Physicists in China and Austria have shown for the first time they can teleport multi-dimensional states of photons. Carrying out experiments using photons encoded via three spatial states, they say their scheme can be extended to arbitrarily high numbers of dimensions and is a vital step in teleporting the entire quantum state of a particle. The work could also improve technology used in quantum communications and quantum computing.

Quantum mechanics forbids the quantum state of one particle from being copied precisely to another particle. But teleportation – the instantaneous transfer of a state between particles separated by a long distance – offers an alternative. The process involves no physical transfer of matter and erases the state of the particle to be copied.

The basic idea is that Alice and Bob share a pair of entangled particles (in the terminology of quantum cryptography, Alice being the sender of a message and Bob the receiver). Then Alice interacts a third particle – in an unknown state – with her half of the entangled pair, measures the outcome of the interaction, and then tells Bob the result via a classical channel. Given that information and a measurement on his half of the entangled pair, Bob is able to work out the original unknown state – which is what has been teleported.

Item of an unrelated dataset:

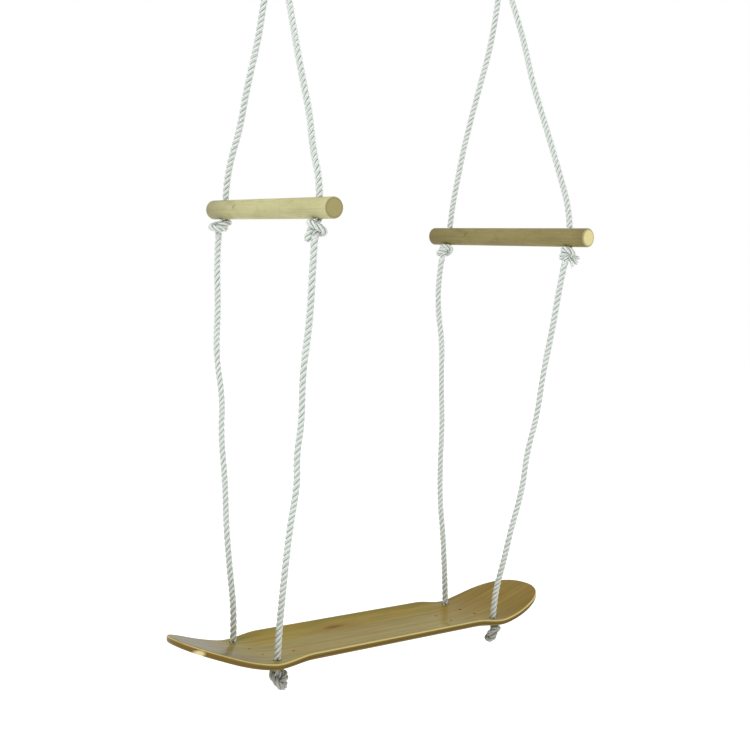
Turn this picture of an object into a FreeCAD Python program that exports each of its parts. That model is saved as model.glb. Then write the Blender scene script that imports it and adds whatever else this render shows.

First proposed theoretically in 1993, quantum teleportation has since been demonstrated in many different guises. It has been carried out using two-level states of a single photon, a single atom and a trapped ion – among other quantum objects – and also using two photons. Then in 2015 Chaoyang Lu, Jian-Wei Pan and colleagues at the University of Science and Technology of China in Hefei demonstrated teleportation of two degrees of freedom – spin and orbital angular momentum – between single photons.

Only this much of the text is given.